One of the things all of us don’t look forward to after Christmas is paying off the gifts that were purchased for Christmas. Hopefully many of us can say we don’t have that credit card bill, but unfortunately a lot of people do. Here are a few tips that have helped our family during the year so we don’t have to pay off Christmas items later.

1. Set a budget
Determine how much money you are going to spend on Christmas 2012, and set a budget. To figure out how much you’ll spend, look back and calculate how much you spent this past Christmas. That should give you an idea of what you think you’ll spend this year. It might also help you realize that you spent more than you planned.

2. Begin Saving Now
After you’ve determined how much you think you’ll need, then break it down into how much you need to set aside each month to reach that goal. If it seems like there is no way you can set aside that much money each month, then at least set aside something—even if it’s only $10 or $20 a month. By the time the holidays come around, you’ll at least have saved about $100 or $200, which will help out tremendously.

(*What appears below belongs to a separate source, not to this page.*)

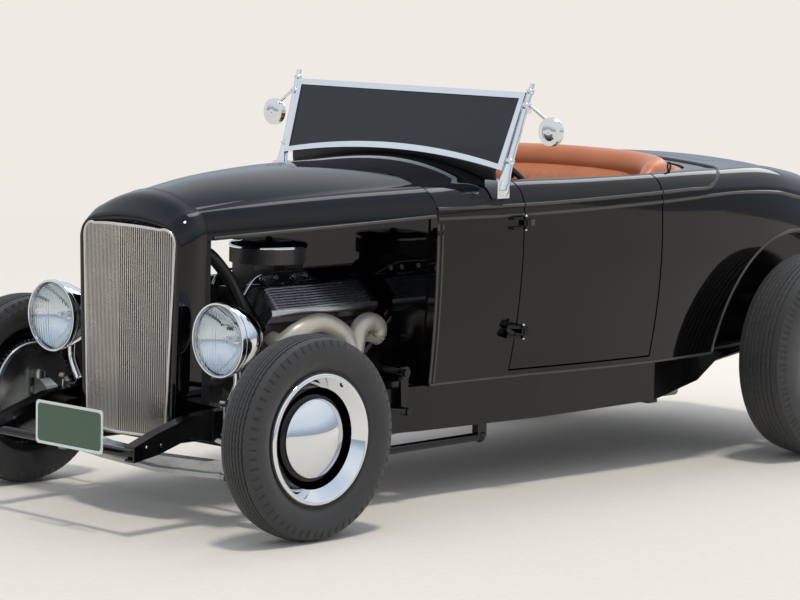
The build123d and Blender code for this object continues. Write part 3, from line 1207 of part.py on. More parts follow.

Last year, I made it a point to set aside $50 a month and place it into a “Christmas” envelope. Now there were some months that were tight and we had extra bills to pay, so I wasn’t able to put aside that money each month, but by the end of the year, we had $500 in our Christmas fund.

It was nice to be able to pay for our Christmas items as we purchased them. And what’s even better is that with the money we didn’t spend, we will now put it toward our goal of paying down our mortgage or increasing our savings.

I realize it’s sometimes difficult to come up with extra money monthly. There is always something that you want or need to buy. But it will be worth it to prioritize and start saving money now for Christmas. It’s been really helpful in making Christmas less stressful for our family.